My treatments are about  two hours long, others people’s can be three or more.  I get three different chemo drugs plus an anti-nausea drug and saline drip.  All-in-all it’s a rather dull, uninteresting process but I am fascinated by the range of people who are all there for the same reason.  It is surprising that, with all these people suffering from cancer, they are, with few exceptions, all cheerful and smiling.  I think it is because we feel we are actually doing something to help in our cure.  Plus a positive attitude has been shown to increase the chances of a cure.

My next treatment will be  two weeks after this one.

Medical Stuff

It’s been a while since I’ve posted here – a whole month in fact. This has been due to a medical situation that has been stressful and time consuming.Briefly the details are like this.

Last summer I noticed a lump on my face, just in front of my right ear. I wasn’t sure what it was and since there was no pain associated with it I didn’t follow up on it immediately. Finally in early fall I mentioned it to my doctor and he referred me to an ENT surgeon with the intention of having it removed and analyzed.

First I had a MRI of the region and it was called a probable lymphoma which was involved with other lymph glands. In early December I had surgery on my right parotid gland to remove the lump and get samples for analysis. Tests confirmed it as non-Hodgkin’s Lymphoma at stage III and I was referred to a oncologist.

After more tests and exams I started chemotherapy on Dec. 18. My treatments will repeat every two weeks for six cycles total. With luck that will be the end of it. I just had my second session on January 5th and all went smoothly.

So far the side effects have been minimal. The most apparent one being the loss of my hair but I’m also more tired than usual and, curiously, also having problems sleeping. Before my second chemo session my white cell count went very low so I needed injections to get it up to a safe range. Things seem to be back on track now.

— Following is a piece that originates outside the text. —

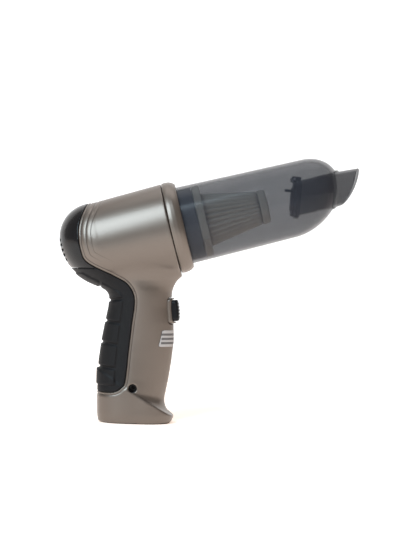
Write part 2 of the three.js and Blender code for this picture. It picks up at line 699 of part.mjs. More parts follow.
// ---- assembly ----
function surface(part) {
  const made = part.getMesh();
  const geometry = new THREE.BufferGeometry();
  geometry.setAttribute("position", new THREE.BufferAttribute(new Float32Array(made.vertProperties), 3));
  geometry.setIndex(new THREE.BufferAttribute(new Uint32Array(made.triVerts), 1));
  geometry.computeVertexNormals();
  return geometry;
}
function groupOf(frame, pieces) {
  const group = new THREE.Group();
  frame.decompose(group.position, group.quaternion, group.scale);
  for (const [name, part, material] of pieces) {
    const mesh = new THREE.Mesh(surface(part), material);
    mesh.name = name;
    group.add(mesh);
  }
  return group;
}
const level = new THREE.Matrix4();
const vacuum = new THREE.Group();
vacuum.add(
  groupOf(level, [
    ["right_housing", rightHousing, silverPaint],
    ["left_housing", leftHousing, silverPaint],
    ["rear_cap", rearCap(), blackGloss],
    ["grip_backstrap", backstrap(), blackRubber],
    ["foot_plate", footPlate(), blackPlastic],
    ["control_board", controlBoard, boardGreen],
    ["charge_socket", chargeSocket(), blackPlastic],
    ["rating_label", ratingLabel, labelPaper],
    ["trigger_bezel", triggerBezel(), silverPaint],
    ...SCREWS.map((at, i) => [`housing_screw_${i + 1}`, screw(at), steel]),
  ]),
  groupOf(barrelFrame, [
    ["lock_collar", lockCollar(), silverPaint],
    ["dust_cup", dustCup(), smokeClear],
    ["nozzle_duct", nozzleDuct(), smokeDark],
    ["spigot", spigot(), greyPlastic],
    ["spigot_seal", ring(32.5, 35, 27.6, 29, 36), blackRubber],
    ["filter_cage", filterCage(), whitePlastic],
    ["filter_pleats", filterPleats(), filterPaper],
    ["fan_housing", fanHousing(), blackPlastic],
    ["impeller", impeller(), whitePlastic],
    ["motor_can", motorCan, steel],
    ["motor_end_bell", motorBell, blackPlastic],
    ["front_bearing", motorBearing(-0.6), copper],
    ["rear_bearing", motorBearing(-46.6), copper],
    ["upper_magnet", magnet(1), foamGrey],
    ["lower_magnet", magnet(-1), foamGrey],
    ["armature", armature(), steel],
    ["commutator", commutator, copper],
    ["motor_shaft", shaft, steel],
    ["impeller_nut", shaftNut, steel],
    ["front_motor_mount", motorMount(-6, -1, 31.6), blackRubber],
    ["rear_motor_mount", motorMount(-35, -30, 27), blackRubber],
    ["exhaust_foam", disc(-53, -49.5, 18).translate(0, 0, 3), foamGrey],
  ]),
  groupOf(flapFrame, [
    ["flap_seat", flapSeat(), blackPlastic],
    ["inlet_flap", inletFlap(), blackRubber],
    ["flap_pin", crossBar(PIN_X, HINGE_Z, 1, -9.8, 9.8, 12), steel],
  ]),
  groupOf(cellFrame, [
    ["rear_battery_cell", cell(-9.4), cellWrap],
    ["front_battery_cell", cell(9.4), cellWrap],
    ["battery_strip", cellStrip, steel],
  ]),
  groupOf(triggerFrame, [
    ["trigger_button", triggerButton(), blackPlastic],
    ["micro_switch", microSwitch, blackPlastic],
  ]),
);

export default vacuum;
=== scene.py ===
import math

import bpy
import numpy as np
from mathutils import Matrix, Vector


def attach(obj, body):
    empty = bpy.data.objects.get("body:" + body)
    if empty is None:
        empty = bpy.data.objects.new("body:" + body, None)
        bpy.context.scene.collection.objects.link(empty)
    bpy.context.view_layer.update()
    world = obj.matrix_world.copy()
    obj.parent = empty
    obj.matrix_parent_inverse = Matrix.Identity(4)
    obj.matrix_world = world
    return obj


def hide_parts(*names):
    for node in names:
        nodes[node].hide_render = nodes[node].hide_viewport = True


# %% [markdown]
# # A pistol-grip handheld vacuum
#
# This lesson dresses a packed CAD model of a small cordless vacuum. The CAD model is the frame: it
# says where every piece is and how it moves. Blender adds what the frame leaves plain, which is
# smooth moulded skins, rubber pads, smoke-tinted plastic, a pleated filter and the finishes.
# Everything is in metres in the CAD model's own frame, with +X towards the nozzle and +Z up.

# %% Load the frame
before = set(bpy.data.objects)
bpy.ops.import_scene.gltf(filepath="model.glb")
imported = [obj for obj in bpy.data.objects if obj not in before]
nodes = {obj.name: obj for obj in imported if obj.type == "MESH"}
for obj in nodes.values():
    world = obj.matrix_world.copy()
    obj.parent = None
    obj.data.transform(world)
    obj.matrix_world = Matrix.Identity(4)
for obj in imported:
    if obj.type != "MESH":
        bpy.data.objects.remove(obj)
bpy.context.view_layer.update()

# %% [markdown]
# ## Working sizes
#
# A moulded body is easiest to describe in millimetres, so the shape functions below work in
# millimetres and each finished mesh is scaled to metres once. The barrel leans back, so it has a
# frame of its own: `a` runs along its axis, `r` points up and away from the axis, and y is shared.

# %% Barrel frame
RISE = 15
AXIS_HEIGHT = 148.4
BODY_FRONT = 25.5
WALL = 2.2
SKIN = 2.6
GAP = 0.3


def leaning_frame(x, z, rise):
    """A frame at x, z whose own X axis rises by a number of degrees, in millimetres."""
    return Matrix.Translation((x, 0, z)) @ Matrix.Rotation(-math.radians(rise), 4, "Y")


LEVEL = Matrix.Identity(4)
BARREL = leaning_frame(0, AXIS_HEIGHT, RISE)


def seen_from(place, points):
    """Points of the model's own frame as the frame `place` sees them."""
    turn = np.array(place.inverted())
    return points @ turn[:3, :3].T + turn[:3, 3]


print("barrel axis passes", AXIS_HEIGHT, "mm over the foot and rises", RISE, "degrees")

# %% [markdown]
# ## Shader maths as plain Python
#
# A finish is easiest to read as a formula, such as `tone * 0.4 + 0.1`. `Wire` wraps the output of a
# shader node, and every operator on it adds one Math node. `Bench` holds one material's node tree
# and has a single method that makes any other node: its settings go in first, then its inputs.

# %% Wires and benches


class Wire:
    """A node's output that takes part in sums."""

    def __init__(self, bench, socket):
        self.bench, self.socket = bench, socket

    def sum(self, operation, first, second=0.0):
        return self.bench.node("ShaderNodeMath", {"operation": operation}, {0: first, 1: second})

    def __add__(self, other):
        return self.sum("ADD", self, other)

    def __radd__(self, other):
        return self.sum("ADD", other, self)

    def __sub__(self, other):
        return self.sum("SUBTRACT", self, other)

    def __rsub__(self, other):
        return self.sum("SUBTRACT", other, self)

    def __mul__(self, other):
        return self.sum("MULTIPLY", self, other)

    def __rmul__(self, other):
        return self.sum("MULTIPLY", other, self)

    def __truediv__(self, other):
        return self.sum("DIVIDE", self, other)

    def __gt__(self, other):
        return self.sum("GREATER_THAN", self, other)

    def __lt__(self, other):
        return self.sum("LESS_THAN", self, other)

    def __abs__(self):
        return self.sum("ABSOLUTE", self)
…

If untreated, this disease would be life threatening but with treatment my odds are very good for complete remission. Even without complete remission it can be reduced to a less dangerous form which can be controlled. I am very confident that I’ll be back to my old self within a few months.

For the curious, here are before and after pictures of me.

mebefore meafter

I’ll post more info in the future and I’ll try to get back to more regular blog posting.

I Saw A Miracle!

Everyone, if not directly affected themselves, has been hearing about the financial crisis. Layoffs, downsizing, increased medical costs, high energy costs, and dwindling social services are worrying millions. It’s a dark time and there are few rays of sunshine to cheer those caught in this downturn. But sometime trouble brings out the best in people.

My friend, author Vera Nazarian, has been struggling with a number of hardships including facing foreclosure on her house. You can read all about her situation here. Last Friday a few of her friends decided to try to help. They organized an online fund-raiser to try to come up with the $11,229.72 needed so she could keep her house.

By Friday evening 192 people had contributed nearly $3800. By Saturday, word was spreading through the Science Fiction community and by 7pm Saturday the total raised was over $7000. Sunday night, sometime after 10pm, the goal was reached. In three short days, hundreds of contributors had turned a bleak, miserable situation into a Holiday miracle. I thought happy endings like this only happened in the movies!

Money continues to pour in and Vera will not only keep her home but she will be able to deal with other problems that have been haunting her. I’ve never seen anything like this before but I hope it will happen many more times for others in need. People working together really can make a difference.


Total of $25,438.37 in 655 contributions as of 12/17/08.  Talk about a miracle.  Vera’s house will be saved and many of her other problems will be taken care of too.

Recent Blog Problems

Since the first of the month (December) this blog has been oit of commission due to a problem with the cache configuration. I believe it is fixed now but if anyone notices other problems or weird behavior please reply to this post or contact me at nc0o@yahoo.com.

We now return you to your irregularly unscheduled blog.